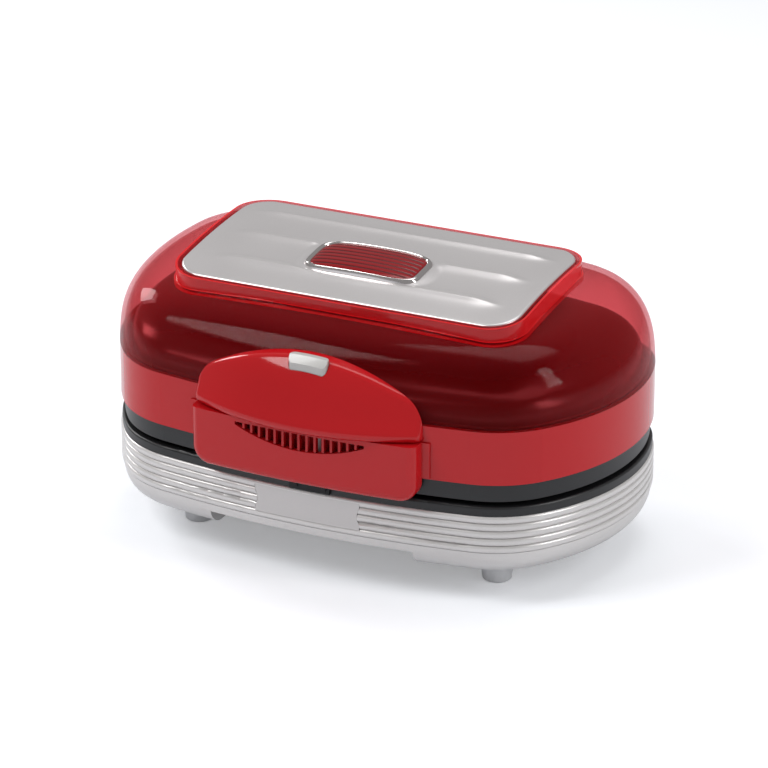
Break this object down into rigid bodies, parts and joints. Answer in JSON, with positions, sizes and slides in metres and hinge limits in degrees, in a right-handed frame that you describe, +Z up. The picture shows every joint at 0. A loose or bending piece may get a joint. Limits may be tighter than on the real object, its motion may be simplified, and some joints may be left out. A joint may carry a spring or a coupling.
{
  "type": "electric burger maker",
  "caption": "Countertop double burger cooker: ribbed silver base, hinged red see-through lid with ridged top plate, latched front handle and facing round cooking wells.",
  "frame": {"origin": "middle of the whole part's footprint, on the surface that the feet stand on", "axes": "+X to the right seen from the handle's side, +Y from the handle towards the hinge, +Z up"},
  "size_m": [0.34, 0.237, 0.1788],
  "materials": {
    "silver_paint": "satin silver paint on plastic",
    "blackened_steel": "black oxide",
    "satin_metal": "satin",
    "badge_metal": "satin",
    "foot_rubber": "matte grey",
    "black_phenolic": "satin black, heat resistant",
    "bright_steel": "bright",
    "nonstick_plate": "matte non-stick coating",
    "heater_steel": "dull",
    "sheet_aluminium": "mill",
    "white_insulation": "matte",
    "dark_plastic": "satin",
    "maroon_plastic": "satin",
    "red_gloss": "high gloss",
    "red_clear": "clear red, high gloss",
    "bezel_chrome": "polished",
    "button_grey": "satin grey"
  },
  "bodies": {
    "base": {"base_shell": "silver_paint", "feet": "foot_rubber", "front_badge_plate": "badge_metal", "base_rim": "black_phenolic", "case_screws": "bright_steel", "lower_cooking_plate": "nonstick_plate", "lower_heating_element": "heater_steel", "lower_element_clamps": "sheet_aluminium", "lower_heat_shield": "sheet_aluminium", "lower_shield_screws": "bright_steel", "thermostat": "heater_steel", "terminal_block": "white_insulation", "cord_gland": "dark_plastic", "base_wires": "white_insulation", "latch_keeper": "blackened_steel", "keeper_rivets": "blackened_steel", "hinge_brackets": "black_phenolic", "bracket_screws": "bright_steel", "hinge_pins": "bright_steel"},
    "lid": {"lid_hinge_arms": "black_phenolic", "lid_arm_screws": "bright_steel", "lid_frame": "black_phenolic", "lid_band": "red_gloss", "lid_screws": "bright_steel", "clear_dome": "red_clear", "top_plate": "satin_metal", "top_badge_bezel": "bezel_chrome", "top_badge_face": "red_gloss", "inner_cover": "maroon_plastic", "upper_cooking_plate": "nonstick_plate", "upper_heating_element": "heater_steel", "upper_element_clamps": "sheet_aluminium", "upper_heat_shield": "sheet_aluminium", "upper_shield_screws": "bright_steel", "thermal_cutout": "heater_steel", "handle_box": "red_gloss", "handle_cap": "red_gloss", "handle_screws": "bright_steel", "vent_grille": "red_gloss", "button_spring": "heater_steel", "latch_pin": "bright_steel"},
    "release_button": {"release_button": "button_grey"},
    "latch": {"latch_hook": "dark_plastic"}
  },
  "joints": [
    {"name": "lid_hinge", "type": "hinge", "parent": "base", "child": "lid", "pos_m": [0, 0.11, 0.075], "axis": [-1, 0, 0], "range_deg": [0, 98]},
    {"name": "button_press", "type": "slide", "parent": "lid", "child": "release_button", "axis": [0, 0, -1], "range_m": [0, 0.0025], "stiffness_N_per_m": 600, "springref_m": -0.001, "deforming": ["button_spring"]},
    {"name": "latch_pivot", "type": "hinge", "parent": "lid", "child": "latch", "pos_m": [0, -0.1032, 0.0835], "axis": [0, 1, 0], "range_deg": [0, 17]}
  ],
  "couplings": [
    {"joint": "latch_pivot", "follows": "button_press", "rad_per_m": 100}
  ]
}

==

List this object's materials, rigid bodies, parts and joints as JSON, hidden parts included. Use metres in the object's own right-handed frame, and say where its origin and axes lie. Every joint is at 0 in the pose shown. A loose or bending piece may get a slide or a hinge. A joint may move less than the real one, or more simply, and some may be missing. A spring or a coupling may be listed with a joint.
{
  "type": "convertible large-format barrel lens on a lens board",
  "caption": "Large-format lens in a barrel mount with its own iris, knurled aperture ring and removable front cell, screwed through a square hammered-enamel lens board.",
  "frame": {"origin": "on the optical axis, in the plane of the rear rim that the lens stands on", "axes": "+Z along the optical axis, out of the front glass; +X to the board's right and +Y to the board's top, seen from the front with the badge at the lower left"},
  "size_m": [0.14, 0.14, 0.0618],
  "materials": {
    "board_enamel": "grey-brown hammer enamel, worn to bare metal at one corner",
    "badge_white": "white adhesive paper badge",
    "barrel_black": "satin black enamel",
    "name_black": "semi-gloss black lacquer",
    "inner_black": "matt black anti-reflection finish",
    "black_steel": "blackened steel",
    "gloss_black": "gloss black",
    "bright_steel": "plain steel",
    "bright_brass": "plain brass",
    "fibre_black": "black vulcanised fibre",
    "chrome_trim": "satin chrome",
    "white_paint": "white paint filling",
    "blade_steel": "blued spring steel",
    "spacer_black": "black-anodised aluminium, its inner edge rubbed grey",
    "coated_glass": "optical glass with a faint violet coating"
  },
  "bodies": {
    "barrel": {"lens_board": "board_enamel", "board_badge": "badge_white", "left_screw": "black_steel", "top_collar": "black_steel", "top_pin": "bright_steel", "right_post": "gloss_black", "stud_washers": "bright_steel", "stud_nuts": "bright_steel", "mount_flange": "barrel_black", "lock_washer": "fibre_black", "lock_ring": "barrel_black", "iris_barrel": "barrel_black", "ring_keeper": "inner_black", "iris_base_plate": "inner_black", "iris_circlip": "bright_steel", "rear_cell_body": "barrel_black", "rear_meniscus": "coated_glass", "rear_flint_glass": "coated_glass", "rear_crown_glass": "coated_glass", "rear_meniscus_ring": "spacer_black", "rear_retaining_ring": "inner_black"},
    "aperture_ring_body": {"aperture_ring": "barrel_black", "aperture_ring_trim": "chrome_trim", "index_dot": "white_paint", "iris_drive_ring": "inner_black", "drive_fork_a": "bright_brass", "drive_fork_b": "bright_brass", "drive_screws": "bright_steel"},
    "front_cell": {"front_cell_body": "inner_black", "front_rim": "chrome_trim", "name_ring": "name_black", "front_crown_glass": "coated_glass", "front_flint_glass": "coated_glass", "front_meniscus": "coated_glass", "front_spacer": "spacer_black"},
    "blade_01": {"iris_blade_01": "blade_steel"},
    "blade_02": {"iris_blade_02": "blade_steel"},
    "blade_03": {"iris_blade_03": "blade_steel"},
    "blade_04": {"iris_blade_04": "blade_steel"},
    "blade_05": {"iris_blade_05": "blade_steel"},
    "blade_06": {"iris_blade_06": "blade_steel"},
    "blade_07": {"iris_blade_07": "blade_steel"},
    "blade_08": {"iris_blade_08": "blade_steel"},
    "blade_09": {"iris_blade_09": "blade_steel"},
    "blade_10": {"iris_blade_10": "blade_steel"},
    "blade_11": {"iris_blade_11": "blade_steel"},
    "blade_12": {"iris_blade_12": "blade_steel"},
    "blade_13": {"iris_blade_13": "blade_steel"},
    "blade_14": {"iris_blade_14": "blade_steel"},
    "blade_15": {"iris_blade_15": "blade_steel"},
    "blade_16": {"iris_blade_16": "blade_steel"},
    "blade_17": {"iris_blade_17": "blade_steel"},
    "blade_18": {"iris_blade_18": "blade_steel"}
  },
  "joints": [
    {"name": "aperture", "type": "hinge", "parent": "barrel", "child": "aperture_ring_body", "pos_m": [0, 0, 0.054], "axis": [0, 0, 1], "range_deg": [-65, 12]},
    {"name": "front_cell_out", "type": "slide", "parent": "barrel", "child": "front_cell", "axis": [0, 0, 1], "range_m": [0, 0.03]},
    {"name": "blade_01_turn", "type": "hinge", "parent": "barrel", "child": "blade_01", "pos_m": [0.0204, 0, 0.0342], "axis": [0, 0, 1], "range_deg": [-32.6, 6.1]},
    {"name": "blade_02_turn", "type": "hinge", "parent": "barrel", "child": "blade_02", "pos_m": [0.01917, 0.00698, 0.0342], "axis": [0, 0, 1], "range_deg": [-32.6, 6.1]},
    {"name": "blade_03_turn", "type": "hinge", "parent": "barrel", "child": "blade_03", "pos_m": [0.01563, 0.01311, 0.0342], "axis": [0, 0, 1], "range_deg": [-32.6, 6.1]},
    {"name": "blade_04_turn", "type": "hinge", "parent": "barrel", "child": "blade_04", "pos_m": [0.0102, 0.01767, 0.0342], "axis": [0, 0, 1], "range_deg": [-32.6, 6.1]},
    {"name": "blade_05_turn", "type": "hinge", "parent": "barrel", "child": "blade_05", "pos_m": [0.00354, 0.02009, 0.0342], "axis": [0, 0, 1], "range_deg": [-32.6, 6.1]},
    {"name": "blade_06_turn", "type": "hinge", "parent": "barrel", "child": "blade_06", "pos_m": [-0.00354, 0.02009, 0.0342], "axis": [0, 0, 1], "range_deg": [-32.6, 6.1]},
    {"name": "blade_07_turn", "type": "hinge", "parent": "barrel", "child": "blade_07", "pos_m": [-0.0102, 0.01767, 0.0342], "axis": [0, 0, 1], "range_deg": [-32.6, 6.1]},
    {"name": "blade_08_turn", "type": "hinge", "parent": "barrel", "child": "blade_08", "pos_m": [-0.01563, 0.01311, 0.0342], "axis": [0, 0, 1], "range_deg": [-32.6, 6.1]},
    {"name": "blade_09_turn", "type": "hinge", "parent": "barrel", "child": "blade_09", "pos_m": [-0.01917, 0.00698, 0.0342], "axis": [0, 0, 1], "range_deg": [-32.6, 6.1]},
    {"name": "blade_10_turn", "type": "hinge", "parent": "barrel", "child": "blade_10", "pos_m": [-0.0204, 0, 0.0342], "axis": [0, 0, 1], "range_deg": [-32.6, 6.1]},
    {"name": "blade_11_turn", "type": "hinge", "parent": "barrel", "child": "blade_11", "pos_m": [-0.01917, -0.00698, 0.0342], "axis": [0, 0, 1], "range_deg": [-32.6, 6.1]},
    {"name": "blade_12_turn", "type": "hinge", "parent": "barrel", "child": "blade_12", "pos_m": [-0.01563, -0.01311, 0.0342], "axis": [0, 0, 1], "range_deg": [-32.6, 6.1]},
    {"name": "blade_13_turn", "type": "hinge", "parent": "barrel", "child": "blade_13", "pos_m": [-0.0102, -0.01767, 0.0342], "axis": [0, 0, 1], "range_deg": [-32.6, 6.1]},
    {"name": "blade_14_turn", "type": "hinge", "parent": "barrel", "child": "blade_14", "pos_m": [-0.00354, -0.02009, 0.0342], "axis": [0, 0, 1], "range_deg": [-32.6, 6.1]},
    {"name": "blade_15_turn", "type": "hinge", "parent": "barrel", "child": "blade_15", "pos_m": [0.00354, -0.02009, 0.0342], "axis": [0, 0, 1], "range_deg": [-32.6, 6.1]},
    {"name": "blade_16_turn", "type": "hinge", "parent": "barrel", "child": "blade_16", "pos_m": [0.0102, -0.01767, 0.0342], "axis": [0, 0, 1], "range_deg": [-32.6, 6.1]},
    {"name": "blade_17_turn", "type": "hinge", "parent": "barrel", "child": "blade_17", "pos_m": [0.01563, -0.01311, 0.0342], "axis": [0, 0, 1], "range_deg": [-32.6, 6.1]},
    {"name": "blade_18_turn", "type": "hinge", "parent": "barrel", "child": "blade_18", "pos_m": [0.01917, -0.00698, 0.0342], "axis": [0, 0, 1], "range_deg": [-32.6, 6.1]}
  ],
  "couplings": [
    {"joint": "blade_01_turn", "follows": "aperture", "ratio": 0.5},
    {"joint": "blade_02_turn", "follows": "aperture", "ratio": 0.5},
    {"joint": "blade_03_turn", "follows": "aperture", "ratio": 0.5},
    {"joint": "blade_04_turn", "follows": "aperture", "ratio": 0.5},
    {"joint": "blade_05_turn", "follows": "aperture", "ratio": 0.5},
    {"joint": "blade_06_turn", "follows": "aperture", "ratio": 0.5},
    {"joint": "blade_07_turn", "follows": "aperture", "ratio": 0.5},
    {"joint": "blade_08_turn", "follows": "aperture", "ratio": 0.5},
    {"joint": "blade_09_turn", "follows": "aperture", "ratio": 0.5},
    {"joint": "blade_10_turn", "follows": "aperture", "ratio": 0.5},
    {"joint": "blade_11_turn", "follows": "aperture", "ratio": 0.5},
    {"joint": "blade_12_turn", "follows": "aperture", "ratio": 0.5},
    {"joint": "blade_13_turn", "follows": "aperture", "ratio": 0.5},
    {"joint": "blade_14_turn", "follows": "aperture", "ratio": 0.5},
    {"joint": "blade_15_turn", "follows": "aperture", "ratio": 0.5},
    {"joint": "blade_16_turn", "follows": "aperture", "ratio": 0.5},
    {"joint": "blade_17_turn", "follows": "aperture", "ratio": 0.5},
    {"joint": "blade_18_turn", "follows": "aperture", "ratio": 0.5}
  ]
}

## PROBLEM TO SOLVE
Gather each line of the records holding the string "rigid".

## TASK ANSWER
Break this object down into rigid bodies, parts and joints. Answer in JSON, with positions, sizes and slides in metres and hinge limits in degrees, in a right-handed frame that you describe, +Z up. The picture shows every joint at 0. A loose or bending piece may get a joint. Limits may be tighter than on the real object, its motion may be simplified, and some joints may be left out. A joint may carry a spring or a coupling.
List this object's materials, rigid bodies, parts and joints as JSON, hidden parts included. Use metres in the object's own right-handed frame, and say where its origin and axes lie. Every joint is at 0 in the pose shown. A loose or bending piece may get a slide or a hinge. A joint may move less than the real one, or more simply, and some may be missing. A spring or a coupling may be listed with a joint.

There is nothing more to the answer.